Perderam completamente a noção do que está certo ou está errado. As coisas resumem-se a quem ganha mais ou quem ganha menos do que eles. Quem ganha mais nunca o merece e quem ganha menos não faz por merecer. Tornámo-nos um país de fdp insensíveis, egoístas e invejosos.

Quanto mais vazio e desprovido de substância melhor. A superficialidade total. O que aliado ao proverbial alheamento da realidade dos portugueses criou uma bomba relógio de enormes proporções (o português quando tem um problema finge que ele não existe e, como que por magia, ele deixa de existir)

Tudo isto não começou agora. Começou nos 90. Nos gloriosos 90 em que o dinheiro vinha a rodos para Portugal. Hoje estamos metidos num sarilho.

Pessoas como Cavaco Silva, Manuel Alegre e até Louçã (se bem que por razões diferentes e opostas) são um produto dessa época. Louçã era um tonto do PSR, cheio de si, que capitalizou com o descontentamento crescente duma camada da sociedade vitima desta mentalidade e com uma juventude totalmente ignorante do ponto de vista ideológico e político.
Acenem-lhes com a despenalização dos charrinhos e eles votam em qualquer coisa. A argumentação adolescente e radical do BE atraiu 12% de jovens de desiludidos e de revivalistas da extrema esquerda habituados a recitar Marx e a acreditar que a utopia é possível.
Os anacrónicos comunistas por cá se vão mantendo. Metendo uma mão à frente dos olhos e negando a Glaznost e a Perestroika. Expulsando os dissidentes. Que prontamente foram parar ao PS.

Vital Moreira, Pina Moura, José de Magalhães e outros que tais abandonaram a linha do partido e nunca viveram tão bem. Até esses meteram os ideais no saco e se fartaram de lutar pelo "povo" trabalhador. Seja como for eram intelectuais e esses, já se sabe, olham para o povo como se fosse uma massa amorfa, manipulável e muito pouco digna de respeito. Invoca-se apenas quando é preciso legitimar uma tropelia qualquer ou quando é preciso um lugarzinho ao sol numas eleições.

Apareceu uma nova geração de políticos vazios e incompetentes apenas preocupados em gerir a sua imagem mediática.
Aparecerem jornalistas vazios e incompetentes que tornaram estes políticos possíveis.
Apareceram comentadores incompetentes mais determinados em "fazer" opinião do que em dar opinião. Nem a que fazem nem a que dão é grande coisa na maior parte dos casos. Desde fala baratos imberbes a iconoclastas de meia idade de tudo se passeia pelas televisões.

A informação imediatista e superficial de uma TSF ou de uma SIC Notícias sobrepuseram-se à qualidade de investigação e profundidade da análise.
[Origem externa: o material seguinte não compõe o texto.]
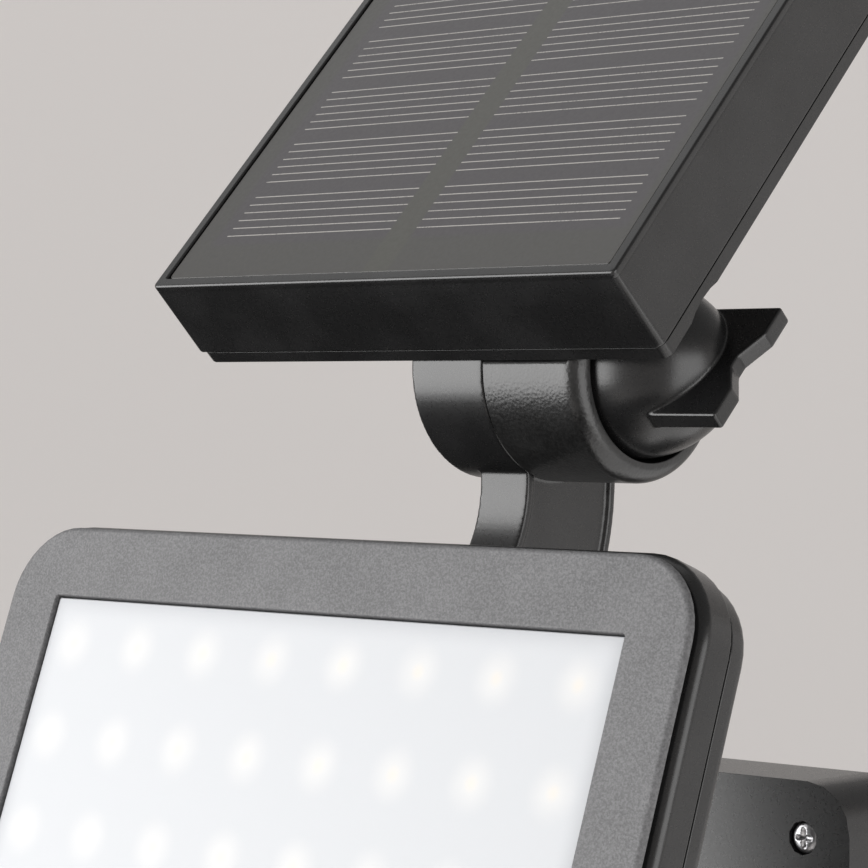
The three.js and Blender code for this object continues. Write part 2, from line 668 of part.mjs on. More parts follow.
// Elbow arm: a round knuckle, a recessed blade that bends forwards, and a foot on the rear housing
function buildArm() {
  const place = new THREE.Matrix4().makeTranslation(0, kneeY, kneeZ)
    .multiply(new THREE.Matrix4().makeRotationX(degrees(headLean)));
  const centreY = -armFront - armBend;
  const backBend = armBend + armFront + armBack;
  const bendSteps = 10;
  const startZ = -2;
  const band = (innerRadius, outerRadius) => {
    const edge = (radius) => [
      [centreY + radius, startZ],
      ...Array.from({ length: bendSteps + 1 }, (_, step) => {
        const angle = degrees(armTurn) * step / bendSteps;
        return [centreY + radius * Math.cos(angle), -armStraight - radius * Math.sin(angle)];
      })];
    return polygon([...edge(innerRadius), ...edge(outerRadius).reverse()]);
  };
  const bladeLeft = seamX - armWidth;
  const slabs = [
    slabX(band(armBend + join, backBend - join), bladeLeft + armRecess, seamX - armRecess),
    slabX(band(armBend, armBend + armRim), bladeLeft, seamX),
    slabX(band(backBend - armRim, backBend), bladeLeft, seamX)];
  const footFront = depthAt(rearBack + gap + footSealThickness + gap);
  const footBack = footFront + footThickness;
  // What would stand ahead of the foot's face, which the blade's end is trimmed to
  const ahead = box(
    -backBend, backBend, footFront - 2 * backBend, footFront + join,
    footMiddleZ - 2 * backBend, footMiddleZ + footHeight / 2 + 12);
  const blade = cut(unite(...slabs.map((slab) => solid(slab.applyMatrix4(place)))), solid(ahead));
  const disc = solid(rodX(knuckleRadius, knuckleLeft, seamX, kneeY, kneeZ, largeRound));
  const foot = solid(slabY(footOutline(0), footFront, footBack));
  const boltSeat = capSeat + gap + boltHeadThickness + gap;
  const arm = cut(unite(disc, blade, foot),
    solid(rodX(boltRadius + boreFit, knuckleLeft - past, seamX + past, kneeY, kneeZ)),
    solid(rodX(capRadius + boreFit, knuckleLeft - past, capSeat, kneeY, kneeZ)),
    solid(rodX(boltHeadCorner + boreFit, capSeat - past, boltSeat, kneeY, kneeZ, hexagon)),
    solid(rodX(frictionRadius + boreFit, seamX - frictionThickness / 2, seamX + past, kneeY, kneeZ)),
    ...footScrewPlaces().map(([x, z]) => screwHoleY(x, z, footFront - past, footBack + past)));
  addPiece(head, 'elbow_arm', arm, looks.satinBlack());
  footScrewPlaces().forEach(([x, z], index) => {
    const seat = depthAt(rearBack - rearWall - gap);
    addPiece(head, `arm_screw_${index + 1}`, screwY(x, z, seat, footBack - seat, 1), looks.steel());
  });

  const sealFace = depthAt(rearBack + gap);
  const seal = cut(
    solid(slabY(footOutline(gap), sealFace, sealFace + footSealThickness)),
    ...footScrewPlaces().map(([x, z]) => screwHoleY(x, z, sealFace - past, footFront)));
  addPiece(head, 'arm_seal', seal, looks.rubber());
}

const panelScrewPlaces = corners.map(([sx, sy]) => [
  panelShift + sx * (panelWidth / 2 - panelBossInset), panelMiddle + sy * (panelDepth / 2 - panelBossInset)]);

// Panel: frame with its glass ledge and screw bosses, seal, solar laminate and terminal box
function buildPanel() {
  const outline = (inset) => roundedRect(
    panelWidth - 2 * inset, panelDepth - 2 * inset, panelCorner, panelShift, panelMiddle, 2);
  const drafted = (geometry) => {
    const place = geometry.attributes.position;
    for (let index = 0; index < place.count; index += 1) {
      const grow = frameDraft * (frameTop - place.getZ(index)) / frameHeight;
      place.setX(index, place.getX(index) + Math.sign(place.getX(index) - panelShift) * grow);
      place.setY(index, place.getY(index) + Math.sign(place.getY(index) - panelMiddle) * grow);
    }
    return geometry;
  };
  const glassSeat = frameTop - rimDepth - laminateThickness - gap - panelSealThickness - gap;
  const bossTop = glassSeat - ledgeThickness;
  const bossBottom = spigotTop + gap;
  const shell = cut(
    solid(drafted(slabZ(outline(0), frameBottom, frameTop))),
    solid(slabZ(outline(frameWall), frameBottom - past, bossTop)),
    solid(slabZ(outline(frameWall + ledgeWidth), bossTop - past, frameTop)),
    solid(slabZ(outline(frameWall), glassSeat, frameTop + past)));
  const bosses = panelScrewPlaces.map(([x, y]) => solid(rodZ(bossRadius, bossBottom, bossTop + join, x, y)));
  const frame = cut(unite(shell, ...bosses),
    ...panelScrewPlaces.map(([x, y]) => screwHoleZ(x, y, bossBottom - past, bossTop - past)));
  addPiece(panel, 'panel_frame', frame, looks.satinBlack());

  const sealBottom = glassSeat + gap;
  const glassBottom = sealBottom + panelSealThickness + gap;
  addPiece(panel, 'panel_seal', cut(
    solid(slabZ(outline(frameWall + gap), sealBottom, sealBottom + panelSealThickness)),
    solid(slabZ(outline(frameWall + ledgeWidth - gap), glassSeat, glassBottom))), looks.rubber());
  addPiece(panel, 'solar_laminate', solid(
    slabZ(outline(frameWall + gap), glassBottom, glassBottom + laminateThickness)), looks.glass());
  const boxShape = roundedRect(
    terminalBoxWidth, terminalBoxHeight, 2, panelShift, panelMiddle - terminalBoxForward, 2);
  const boxTop = glassBottom - gap;
  const terminalBox = solid(slabZ(boxShape, boxTop - terminalBoxDepth, boxTop));
  addPiece(panel, 'terminal_box', terminalBox, looks.satinBlack());
}

// Tray that closes the panel from below, with an arch over the knuckle
function buildBackCover() {
  const outline = (inset) => roundedRect(
    coverWidth - 2 * inset, coverDepth - 2 * inset, panelCorner + 1, panelShift, panelMiddle, 3);
  const spigotInset = frameWall + gap;
  const floorTop = underside + coverFloor;
  const tray = unite(
    solid(slabZ(outline(0), underside, underside + coverHeight)),
    solid(slabZ(outline(spigotInset), underside + coverHeight - join, spigotTop)));
  const inside = solid(slabZ(outline(spigotInset + spigotWall), floorTop, spigotTop + past));
  const archBand = solid(slabZ(outline(spigotInset), underside + join, spigotTop + knuckleRadius));
  const arch = solid(rodX(
    pocketRadius + archWall, knuckleLeft - gap - archWall, bracketLeft + archWall, 0, 0, largeRound));
  const bracketScrews = mirrored.map((sy) => [bracketScrewX, sy * bracketScrewOut]);
  const cover = cut(unite(cut(tray, inside), arch.intersect(archBand)),
    solid(rodX(pocketRadius, knuckleLeft - gap, bracketLeft, 0, 0, largeRound)),
    solid(rodX(knobRadius + knobClear, cupFloor, cupFloor + 2 * knobLength, 0, 0, largeRound)),
    ...[...panelScrewPlaces, ...bracketScrews].map(([x, y]) => screwHoleZ(
      x, y, underside - past, floorTop + past)));
  addPiece(panel, 'panel_back_cover', cover, looks.satinBlack());

  panelScrewPlaces.forEach(([x, y], index) => {
    const screw = screwZ(x, y, underside - gap, spigotTop - underside + screwBite, 1);
    addPiece(panel, `panel_screw_${index + 1}`, screw, looks.steel());
  });
  bracketScrews.forEach(([x, y], index) => {
    const screw = screwZ(x, y, floorTop + gap, coverFloor + screwBite, -1);
    addPiece(panel, `bracket_screw_${index + 1}`, screw, looks.steel());
  });
}

// The panel's half of the knuckle: a barrel, a neck, a rolled lip and the cup behind the wing knob
function buildBracket() {
  const radius = knuckleRadius + bracketSwell;
  const neckRadius = radius - neckDepth;
  const neckX = bracketLeft + barrelLength;
  const lipX = neckX + neckLength;
  const endX = lipX + lipLength;
  const lipSteps = 4;
  const lipRound = (radius - cupRadius) / 2;
  const lip = Array.from({ length: lipSteps + 1 }, (_, step) => {
    const angle = (step / lipSteps) * Math.PI;
    return [endX - lipRound + lipRound * Math.sin(angle), radius - lipRound + lipRound * Math.cos(angle)];
  });
  const barrel = turnedX([
    [bracketLeft, 0], [bracketLeft, radius], [neckX - 2 * neckDepth, radius], [neckX, neckRadius],
    [lipX - 2 * neckDepth, neckRadius], [lipX, radius], ...lip,
    [cupFloor, cupRadius], [cupFloor, 0]], largeRound);
  const bracket = cut(solid(barrel),
    solid(box(
      bracketLeft - past, endX + past, -radius - past, radius + past, underside - gap, radius + past)),
    solid(rodX(boltRadius + boreFit, bracketLeft - past, endX + past)),
    solid(rodX(frictionRadius + boreFit, bracketLeft - past, bracketLeft + frictionThickness / 2)),
    ...mirrored.map((sy) => screwHoleZ(
      bracketScrewX, sy * bracketScrewOut, underside - gap - screwBite, underside + past)));
  addPiece(panel, 'panel_bracket', bracket, looks.coarseGrain());
}

// A wing knob on the X axis: a domed boss with two wings in one plane, and a pocket for the nut
function wingKnob(size, boreDepth) {
  const steps = 6;
  const start = Math.asin(knobStart / knobLength);
  const dome = Array.from({ length: steps + 1 }, (_, step) => {
    const angle = -start + (Math.PI / 2 + start) * step / steps;
    const radius = step === steps ? 0 : knobRadius * Math.cos(angle);
    return [size * (knobStart + knobLength * Math.sin(angle)), size * radius];
  });
  const notchX = wingReach - wingNotch;
  const wings = polygon([
    [wingRoot, -wingSpan], [wingReach, -wingSpan], [wingReach, -wingSpan / 2], [notchX, 0],
    [wingReach, wingSpan / 2], [wingReach, wingSpan], [wingRoot, wingSpan]]
    .map(([x, z]) => [size * x, size * z]));
  const plate = slabY(wings, -size * wingThickness / 2, size * wingThickness / 2);
  return cut(unite(solid(turnedX([[0, 0], ...dome], 24)), solid(plate)),
    solid(rodX(boltHeadCorner + boreFit, -past, nutThickness + 2 * gap, 0, 0, hexagon)),
    solid(rodX(boltRadius + boreFit, -past, boreDepth)));
}

// Both clamps: bolt, cap, friction rings, washer, nut and wing knob
function buildClamps() {
  const shaftHole = boltRadius + boreFit;
  const ring = (radius, hole, x0, x1) => cut(
    solid(rodX(radius, x0, x1)), solid(rodX(hole, x0 - past, x1 + past)));
  const nut = () => cut(
    solid(rodX(boltHeadCorner, gap, gap + nutThickness, 0, 0, hexagon)),
    solid(rodX(shaftHole, 0, nutThickness + past)));
  const bolt = (headX, endX) => unite(
    solid(rodX(boltHeadCorner, headX, headX + boltHeadThickness, 0, 0, hexagon)),
    solid(rodX(boltRadius, headX + boltHeadThickness - join, endX)));
  const clampAxis = (y, z, turn = 0) => {
    const axis = new THREE.Group();
    axis.position.set(0, y, z);
    axis.rotation.x = degrees(turn);
    head.add(axis);
    return axis;
  };
  const knobAndNut = (axis, prefix, size, boreDepth, x) => {
    addPiece(axis, `${prefix}_wing_knob`, wingKnob(size, boreDepth), looks.satinBlack()).position.x = x;
    addPiece(axis, `${prefix}_nut`, nut(), looks.steel()).position.x = x;
  };
  const washer = (seat) => ring(washerRadius, shaftHole, seat + gap, seat + gap + washerThickness);
  const boltShort = 2;

  const upper = clampAxis(kneeY, kneeZ);
  const upperBore = knobLength - knobFloor;
  const cap = solid(rodX(capRadius, capSeat - gap - capThickness, capSeat - gap));
  addPiece(upper, 'upper_bolt_cap', cap, looks.rubber());
  addPiece(upper, 'upper_bolt', bolt(capSeat + gap, upperKnobX + upperBore - boltShort), looks.steel());
  addPiece(upper, 'upper_friction_ring', ring(
    frictionRadius, shaftHole + frictionClear,
    seamX - frictionThickness / 2 + gap, bracketLeft + frictionThickness / 2 - gap), looks.rubber());
  addPiece(upper, 'upper_washer', washer(cupFloor), looks.steel());
  knobAndNut(clampAxis(kneeY, kneeZ, headLean - knobLean), 'upper', 1, upperBore, upperKnobX);

  const lower = clampAxis(0, 0);
  const lowerBore = lowerKnobScale * knobLength - knobFloor;
  addPiece(lower, 'lower_bolt', bolt(-earOuter + gap, lowerKnobX + lowerBore - boltShort), looks.steel());
  addPiece(lower, 'lower_washer', washer(earOuter), looks.steel());
  knobAndNut(clampAxis(0, 0, headLean - knobLean), 'lower', lowerKnobScale, lowerBore, lowerKnobX);
  mirrored.forEach((sx) => {
    const ends = ordered(sx * (lugHalf - frictionThickness / 2), sx * (lugHalf + gap / 2));
    const name = sx > 0 ? 'lower_friction_ring_right' : 'lower_friction_ring_left';
    const body = ring(frictionRadius, shaftHole + frictionClear, ...ends);
    addPiece(light, name, body, looks.rubber()).position.y = -postReach;
  });
}

buildWallPost();
buildFront();
buildBody();
buildOptics();
buildPower();
buildSensor();
buildArm();
buildPanel();
buildBackCover();
buildBracket();
buildClamps();

export default light;
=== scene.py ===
import json
import math
import bmesh
import bpy
import numpy as np
from mathutils import Matrix, Vector


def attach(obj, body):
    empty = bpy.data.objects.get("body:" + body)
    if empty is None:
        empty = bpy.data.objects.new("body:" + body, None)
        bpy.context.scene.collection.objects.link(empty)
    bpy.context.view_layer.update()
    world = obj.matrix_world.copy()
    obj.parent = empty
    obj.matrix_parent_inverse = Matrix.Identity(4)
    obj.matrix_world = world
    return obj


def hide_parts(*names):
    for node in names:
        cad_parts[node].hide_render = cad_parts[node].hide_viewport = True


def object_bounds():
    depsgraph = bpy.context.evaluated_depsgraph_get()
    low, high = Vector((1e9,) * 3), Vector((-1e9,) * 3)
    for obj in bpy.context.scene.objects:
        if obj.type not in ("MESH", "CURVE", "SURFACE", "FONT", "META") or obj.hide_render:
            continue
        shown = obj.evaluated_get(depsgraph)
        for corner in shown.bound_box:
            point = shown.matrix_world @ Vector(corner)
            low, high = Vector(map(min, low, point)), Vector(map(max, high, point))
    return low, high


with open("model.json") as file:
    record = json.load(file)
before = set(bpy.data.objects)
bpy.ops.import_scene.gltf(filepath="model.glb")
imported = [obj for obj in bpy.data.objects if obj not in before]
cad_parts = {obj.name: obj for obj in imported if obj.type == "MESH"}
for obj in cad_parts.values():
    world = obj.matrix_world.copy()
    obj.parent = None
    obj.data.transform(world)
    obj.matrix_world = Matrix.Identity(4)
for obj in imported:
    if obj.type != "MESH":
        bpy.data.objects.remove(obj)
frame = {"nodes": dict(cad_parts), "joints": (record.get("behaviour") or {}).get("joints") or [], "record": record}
cadBox = [list(corner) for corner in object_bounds()]
joints = {joint["name"]: joint for joint in frame["joints"]}
toMetres = 0.001  # every size below is in millimetres
print("frame loaded")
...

Tornámo-nos "Americanos".

Até já estamos a ficar gordos como eles e estúpidos e consumistas como eles. Só não adoptámos a sua capacidade de inovação e empreendedorismo. Só copiamos o pior.

Não é na minha vida que isto vai mudar. Uma alteração social que abarque gerações tem de ter na sua génese algo de muito radical e renovador. Os políticos que chegam conseguem ser piores que os anteriores. Os gestores novos são ainda piores que os anteriores. Afinal toda esta gente perdeu o sentido do que está certo e viveu num pântano ético toda a sua vida adulta. O mérito e o esforço não faziam parte dela.

E esses irão lutar sempre por manter a mediocridade. Alguém de qualidade será sempre torpedeado pelos medíocres. Eles não querem que seja evidente o quão medíocres são.

Vamos para umas eleições em que os representantes desta era são os mais bem colocados para ganhar. Não admira. A presidência é o prémio para aqueles que já "serviram" a nação (e aparentemente se serviram dela) e que precisam de 10 anos descansados.

Vai chegar o dia em que veremos Guterres e Durão Barroso como candidatos. Ainda falta mais um ciclo de porcaria. As coisas vão piorar antes de ficarem melhores.
Temo bem que eu já não veja a parte ascendente da curva.
Temo bem que o fundo da curva seja um sacudir da porcaria por parte duma sociedade farta e cansada deste estado de coisas. E isso demora até acontecer.
Da última vez foram 48 anos. Ainda faltam 12.